Look through the material below and give the number of lines holding "type", with no other words.

··········

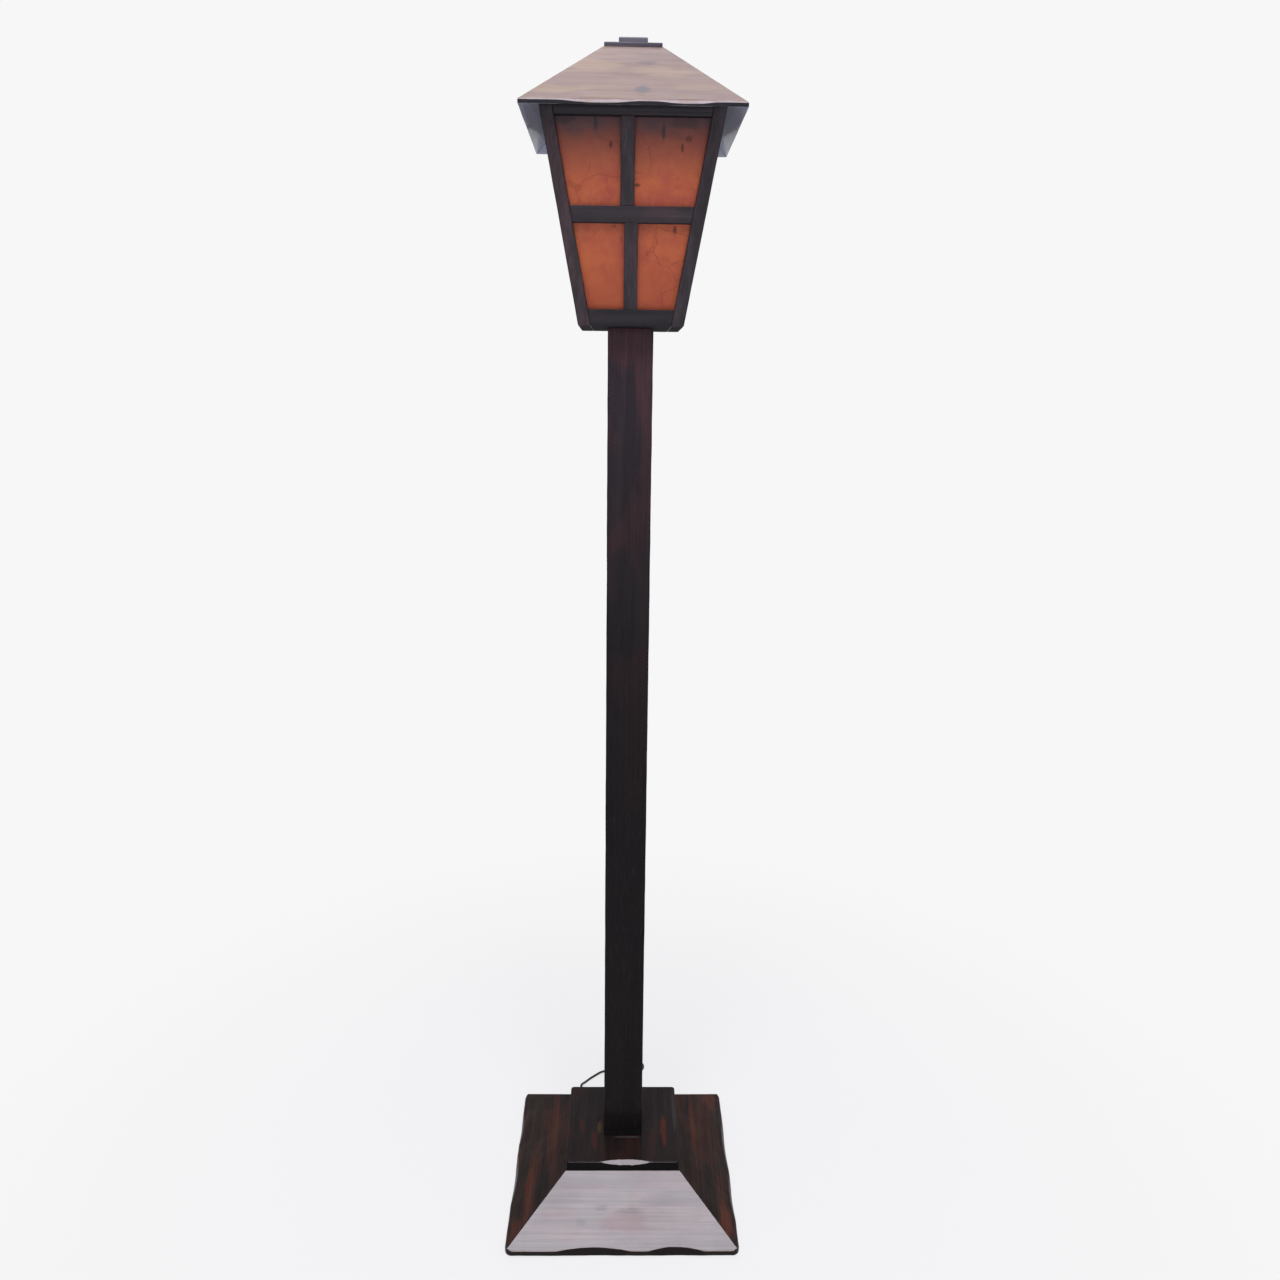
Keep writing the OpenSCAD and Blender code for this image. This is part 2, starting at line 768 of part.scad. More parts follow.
// Outline of the bulb's glass, from the neck round the globe to the crown
function glass_outline(inset) = concat(
    [[neck_r - inset, 0], [neck_r - inset, neck_h]],
    [for (a = [neck_angle : outline_step : crown_angle])
        [(bulb_r - inset) * cos(a), bulb_glass_h - bulb_r + (bulb_r - inset) * sin(a)]],
    [[0, bulb_glass_h - inset]]
);

module bulb_glass() {
    color(GLASS) translate([0, 0, glass_z]) rotate_extrude() difference() {
        polygon(concat([[0, 0]], glass_outline(0)));
        polygon(concat([[0, -CUT], [neck_r - bulb_wall, -CUT]], glass_outline(bulb_wall)));
    }
}

// ---------------------------------------------------------------- roof

module roof_board(side) {
    outline = [
        [eave_half, eave_z - eave_edge_h], [eave_half, eave_z],
        [roof_top_half, roof_top_z], [roof_under_r(roof_top_z), roof_top_z]
    ];
    color(ROOF_WOOD) rotate([0, 0, 90 * side]) difference() {
        intersection() {
            front_moulding(outline, eave_w);
            front_wedge(eave_half + CUT, eave_z - 2 * eave_edge_h, roof_top_z + CUT);
        }
        gouges(eave_gouges[side], [eave_half, eave_z], eave_gouge_tilt);
    }
}

// Four battens mitred into a ring, with their outer faces planed to the boards
module roof_frame() {
    ledge_z = roof_under_z(batten_inner + batten_ledge);
    outline = [
        [batten_inner, batten_z], [batten_outer, batten_z],
        [batten_outer, roof_under_z(batten_outer)],
        [batten_inner + batten_ledge, ledge_z], [batten_inner, ledge_z]
    ];
    color(RAW_WOOD) for (side = [0 : 3]) rotate([0, 0, 90 * side]) intersection() {
        front_moulding(outline, eave_w);
        front_wedge(eave_half, eave_z, roof_top_z);
    }
}

module king_block() {
    low = roof_under_r(king_z);
    high = roof_under_r(roof_top_z);
    color(RAW_WOOD) difference() {
        leaning_bar([-low, -low, low, low], [-high, -high, high, high], king_z, roof_top_z);
        cap_screw_place() screw_hole(cap_screw_l);
    }
}

module cap_screw_place() {
    translate([0, 0, king_z]) rotate([180, 0, 0]) children();
}

module cap_plate() {
    color(BLACK_WOOD) difference() {
        translate([-cap_plate_w / 2, -cap_plate_w / 2, roof_top_z])
            cube([cap_plate_w, cap_plate_w, cap_plate_t]);
        cap_screw_place() screw_hole(cap_screw_l);
    }
}

module cap_block() {
    color(BLACK_WOOD) difference() {
        translate([-cap_block_w / 2, -cap_block_w / 2, cap_block_z])
            cube([cap_block_w, cap_block_w, cap_block_h]);
        cap_screw_place() screw_hole(cap_screw_l);
    }
}

module cap_screw() {
    color(STEEL) cap_screw_place() screw(cap_screw_l);
}

// ---------------------------------------------------------------- free lead

module lead_to_switch() {
    color(DARK_PLASTIC) lead_tube([for (p = arc_route) from_gland(p)], lead_r);
}

module lead_to_coil() {
    color(DARK_PLASTIC) lead_tube([for (p = turn_route) from_gland(p)], lead_r);
}

module lead_tail() {
    color(DARK_PLASTIC) lead_tube([for (p = tail_route) from_gland(p)], lead_r);
}

module lead_coil() {
    color(DARK_PLASTIC) translate(coil_pos) rotate_extrude()
        translate([coil_inner_r, 0]) square([coil_outer_r - coil_inner_r, coil_h]);
}

// A strap round the coil's turns on its left side
module coil_tie() {
    across = coil_outer_r - coil_inner_r + 2 * tie_slack;
    middle = (coil_outer_r + coil_inner_r) / 2;
    color(DARK_PLASTIC) translate([coil_pos.x - middle, coil_pos.y, coil_pos.z + coil_h / 2])
        difference() {
            cube([across + 2 * tie_t, tie_w, coil_h + 2 * tie_t], center = true);
            cube([across, tie_w + 2 * CUT, coil_h], center = true);
        }
}

// ---------------------------------------------------------------- switch and plug

module switch_base() {
    color(DARK_PLASTIC) translate(switch_pos) difference() {
        switch_block(0, switch_split_z);
        translate([-switch_inner_l / 2, -switch_inner_w / 2, switch_wall])
            cube([switch_inner_l, switch_inner_w, switch_split_z]);
        lead_notches();
    }
}

// The cover has the rocker's window, and an ear each side of it for the rocker's pins
module switch_cover() {
    color(DARK_PLASTIC) translate(switch_pos) difference() {
        union() {
            difference() {
                switch_block(switch_split_z, switch_h - switch_split_z);
                translate([-switch_inner_l / 2, -switch_inner_w / 2, 0])
                    cube([switch_inner_l, switch_inner_w, switch_h - switch_wall]);
            }
            translate([-ear_l / 2, -switch_inner_w / 2 - EPS, switch_h - switch_wall - ear_h])
                cube([ear_l, switch_inner_w + 2 * EPS, ear_h + EPS]);
        }
        translate([-window_l / 2, -window_w / 2, switch_split_z - CUT])
            cube([window_l, window_w, switch_h]);
        translate([0, 0, rocker_axis_z]) rotate([90, 0, 0])
            cylinder(h = switch_inner_w, r = rocker_pin_r + pin_play, center = true);
        lead_notches();
    }
}

module switch_block(z, h) {
    side = switch_corner_r * 2;
    translate([0, 0, z]) linear_extrude(h) {
        square([switch_l - side, switch_w], center = true);
        square([switch_l, switch_w - side], center = true);
        for (x = [-1, 1], y = [-1, 1])
            translate([x * (switch_l - side) / 2, y * (switch_w - side) / 2])
                circle(switch_corner_r);
    }
}

module lead_notches() {
    translate([0, 0, lead_in_z]) rotate([0, 90, 0])
        cylinder(h = switch_l + 2 * CUT, r = lead_r + hole_play, center = true);
}

module switch_rocker() {
    outline = [
        [-rocker_l / 2, -rocker_under], [rocker_l / 2, -rocker_under],
        [rocker_l / 2, rocker_end_up], [0, rocker_middle_up], [-rocker_l / 2, rocker_end_up]
    ];
    color(DARK_PLASTIC) translate([switch_pos.x, switch_pos.y, rocker_axis_z])
        rotate([0, -rocker_rest, 0]) union() {
            rotate([90, 0, 0]) linear_extrude(rocker_w, center = true) polygon(outline);
            rotate([90, 0, 0])
                cylinder(h = rocker_w + 2 * rocker_pin_l, r = rocker_pin_r, center = true);
        }
}

module plug_body() {
    outline = [
        [-plug_neck_w / 2, 0], [plug_neck_w / 2, 0], [plug_w / 2, plug_nose_l],
        [plug_w / 2, plug_l], [-plug_w / 2, plug_l], [-plug_w / 2, plug_nose_l]
    ];
    color(DARK_PLASTIC) {
        translate(plug_pos) rotate([-90, 0, 0])
            cylinder(h = plug_sleeve_l + EPS, r1 = plug_sleeve_tip_r, r2 = plug_sleeve_foot_r);
        translate([plug_pos.x, plug_body_y, plug_pos.z - plug_t / 2])
            linear_extrude(plug_t) polygon(outline);
    }
}

module plug_pins() {
    straight = pin_l - pin_d / 2;
    color(BRASS) for (s = [-1, 1])
        translate([plug_pos.x + s * pin_gap / 2, plug_body_y + plug_l, plug_pos.z])
            rotate([-90, 0, 0]) {
                cylinder(h = straight, d = pin_d);
                translate([0, 0, straight - EPS]) intersection() {
                    sphere(d = pin_d);
                    cylinder(h = pin_d, d = pin_d);
                }
            }
}

// ---------------------------------------------------------------- nodes

front_base_board();
right_base_board();
back_base_board();
left_base_board();
base_plate();
base_core();
corner_blocks();
base_panel();
wood_screws();
felt_pads();
tenon_dowels();
post();
cord_gland();
inner_lead();
corner_post(0);  // front_left_post
corner_post(1);  // front_right_post
corner_post(2);  // back_right_post
corner_post(3);  // back_left_post
bottom_rail(0);  // front_bottom_rail
bottom_rail(1);  // right_bottom_rail
bottom_rail(2);  // back_bottom_rail
bottom_rail(3);  // left_bottom_rail
top_rail(0);  // front_top_rail
top_rail(1);  // right_top_rail
top_rail(2);  // back_top_rail
top_rail(3);  // left_top_rail
muntins(0);  // front_muntins
muntins(1);  // right_muntins
muntins(2);  // back_muntins
muntins(3);  // left_muntins
pane(0);  // front_pane
pane(1);  // right_pane
pane(2);  // back_pane
pane(3);  // left_pane
pane_beads();
lantern_floor();
holder_body();
holder_skirt();
holder_contacts();
bulb_glass();
bulb_cap();
roof_board(0);  // front_roof_board
roof_board(1);  // right_roof_board
roof_board(2);  // back_roof_board
roof_board(3);  // left_roof_board
roof_frame();
king_block();
cap_plate();
cap_block();
cap_screw();
lead_to_switch();
lead_to_coil();
lead_coil();
lead_tail();
coil_tie();
switch_base();
switch_cover();
switch_rocker();
plug_body();
plug_pins();
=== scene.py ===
import math

import bpy
import numpy as np
from mathutils import Matrix, Vector, noise


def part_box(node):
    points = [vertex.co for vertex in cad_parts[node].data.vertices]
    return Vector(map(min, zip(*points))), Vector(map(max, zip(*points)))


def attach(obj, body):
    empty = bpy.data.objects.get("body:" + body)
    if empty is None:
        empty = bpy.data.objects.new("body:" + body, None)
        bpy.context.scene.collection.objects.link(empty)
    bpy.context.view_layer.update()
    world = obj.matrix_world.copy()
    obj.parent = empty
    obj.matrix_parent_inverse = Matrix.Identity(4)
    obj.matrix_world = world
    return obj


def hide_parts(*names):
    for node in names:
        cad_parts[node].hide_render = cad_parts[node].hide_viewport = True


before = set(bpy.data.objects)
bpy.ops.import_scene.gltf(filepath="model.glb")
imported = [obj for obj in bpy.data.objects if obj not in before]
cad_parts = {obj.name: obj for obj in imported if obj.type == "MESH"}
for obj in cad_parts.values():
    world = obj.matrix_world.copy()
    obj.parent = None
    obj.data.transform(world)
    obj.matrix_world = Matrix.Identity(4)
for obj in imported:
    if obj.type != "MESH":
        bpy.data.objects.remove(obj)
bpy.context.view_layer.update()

# A floor lamp of dark stained, varnished timber: a tapering lantern with amber panes under a
# hipped roof, on a square post, on a hipped base. Metres, +Z up, the front looks to -Y.
# Sides: 0 front, 1 right, 2 back, 3 left.

# ---------------- camera

CAMERA_PLACE = (-0.008233, -1.43078, 1.25439)
CAMERA_DOWN = math.radians(13.882)
CAMERA_RIGHT = math.radians(1.0509)
CAMERA_ROLL = math.radians(0.7315)
FOCAL_PIXELS = 1023.04
FRAME_PIXELS = 1280
SENSOR_MM = 36
CAMERA_FAR = 60


def new_object(name, data):
    """An object in the scene that shows a mesh, lamp or camera."""
    thing = bpy.data.objects.new(name, data)
    bpy.context.scene.collection.objects.link(thing)
    return thing


def make_camera():
    """A camera that looks down and slightly to the right, with a slight roll."""
    s, c = math.sin(CAMERA_RIGHT), math.cos(CAMERA_RIGHT)
    sp, cp = math.sin(CAMERA_DOWN), math.cos(CAMERA_DOWN)
    forward = Vector((s * cp, c * cp, -sp))
    right = Vector((c, -s, 0))
    down = Vector((-s * sp, -c * sp, -cp))
    rolled_right = right * math.cos(CAMERA_ROLL) - down * math.sin(CAMERA_ROLL)
    rolled_down = right * math.sin(CAMERA_ROLL) + down * math.cos(CAMERA_ROLL)
    data = bpy.data.cameras.new("camera")
    data.sensor_width = SENSOR_MM
    data.lens = FOCAL_PIXELS / FRAME_PIXELS * SENSOR_MM
    data.clip_end = CAMERA_FAR
    camera = new_object("camera", data)
    turn = Matrix((rolled_right, -rolled_down, -forward)).transposed().to_4x4()
    camera.matrix_world = Matrix.Translation(CAMERA_PLACE) @ turn
    bpy.context.scene.camera = camera


make_camera()

# ---------------- lead

LEAD_D = 0.004
LEAD_SIDES = 10
STEPS_BETWEEN = 3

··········

- The reply
2